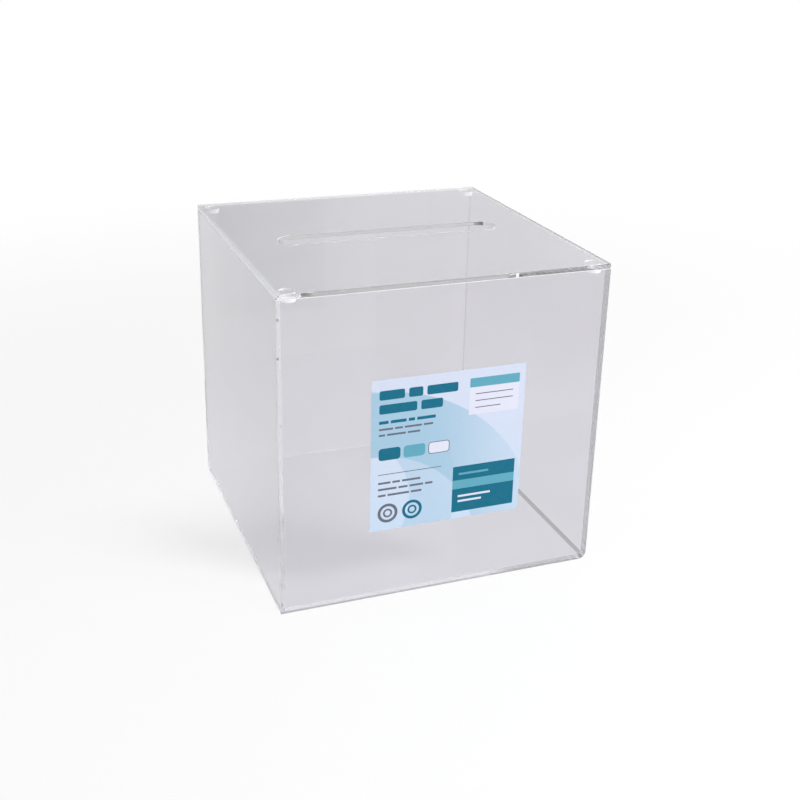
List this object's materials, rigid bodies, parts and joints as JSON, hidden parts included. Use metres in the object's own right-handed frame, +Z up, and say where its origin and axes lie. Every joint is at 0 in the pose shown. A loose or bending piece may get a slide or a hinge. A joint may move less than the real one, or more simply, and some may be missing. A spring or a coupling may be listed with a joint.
{
  "type": "ballot box",
  "caption": "Clear acrylic ballot box with a lift-off slotted lid, a bent base and right wall, and a paper label on the front.",
  "frame": {"origin": "centre of the base, on the surface that the box stands on", "axes": "+X to the right, towards the wall that is one sheet with the base; +Y to the back; +Z up. The label is on the -Y side."},
  "size_m": [0.21, 0.2101, 0.205],
  "materials": {
    "body_acrylic": "polished",
    "lid_acrylic": "polished",
    "label_paper": "satin"
  },
  "bodies": {
    "box": {"base_and_right_wall": "body_acrylic", "left_wall": "body_acrylic", "front_panel": "body_acrylic", "back_panel": "body_acrylic", "front_label": "label_paper"},
    "lid": {"lid_panel": "lid_acrylic", "lid_disc_front_left": "lid_acrylic", "lid_disc_front_right": "lid_acrylic", "lid_disc_back_left": "lid_acrylic", "lid_disc_back_right": "lid_acrylic"}
  },
  "joints": [
    {"name": "lid_lift", "type": "slide", "parent": "box", "child": "lid", "axis": [0, 0, 1], "range_m": [0, 0.12]}
  ]
}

# EXERCISE OBJECTIVE:
Reproduce every line of the material above exactly.

# WRITTEN RESPONSE:
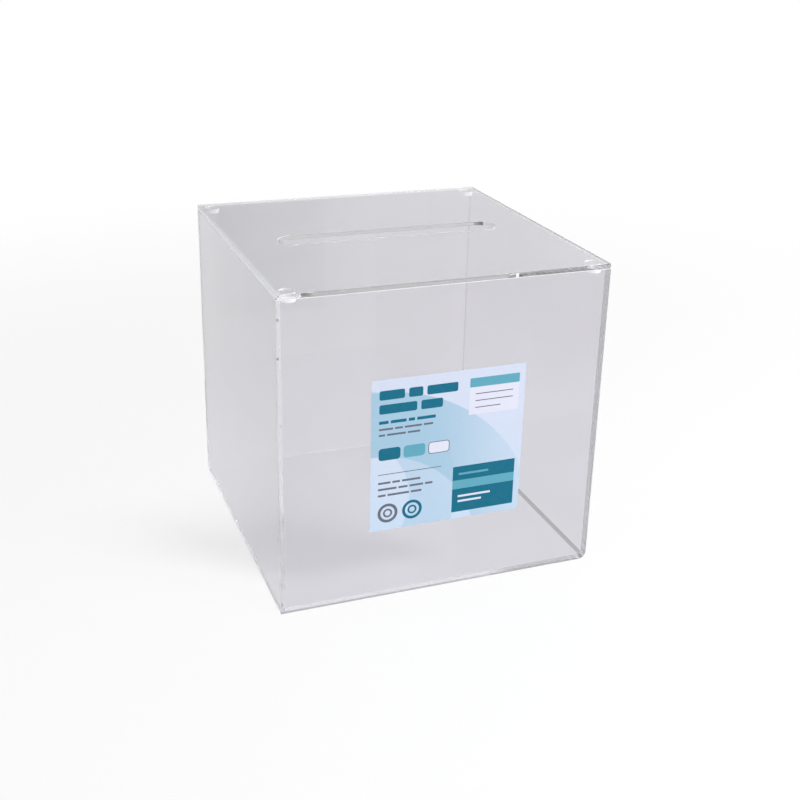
List this object's materials, rigid bodies, parts and joints as JSON, hidden parts included. Use metres in the object's own right-handed frame, +Z up, and say where its origin and axes lie. Every joint is at 0 in the pose shown. A loose or bending piece may get a slide or a hinge. A joint may move less than the real one, or more simply, and some may be missing. A spring or a coupling may be listed with a joint.
{
  "type": "ballot box",
  "caption": "Clear acrylic ballot box with a lift-off slotted lid, a bent base and right wall, and a paper label on the front.",
  "frame": {"origin": "centre of the base, on the surface that the box stands on", "axes": "+X to the right, towards the wall that is one sheet with the base; +Y to the back; +Z up. The label is on the -Y side."},
  "size_m": [0.21, 0.2101, 0.205],
  "materials": {
    "body_acrylic": "polished",
    "lid_acrylic": "polished",
    "label_paper": "satin"
  },
  "bodies": {
    "box": {"base_and_right_wall": "body_acrylic", "left_wall": "body_acrylic", "front_panel": "body_acrylic", "back_panel": "body_acrylic", "front_label": "label_paper"},
    "lid": {"lid_panel": "lid_acrylic", "lid_disc_front_left": "lid_acrylic", "lid_disc_front_right": "lid_acrylic", "lid_disc_back_left": "lid_acrylic", "lid_disc_back_right": "lid_acrylic"}
  },
  "joints": [
    {"name": "lid_lift", "type": "slide", "parent": "box", "child": "lid", "axis": [0, 0, 1], "range_m": [0, 0.12]}
  ]
}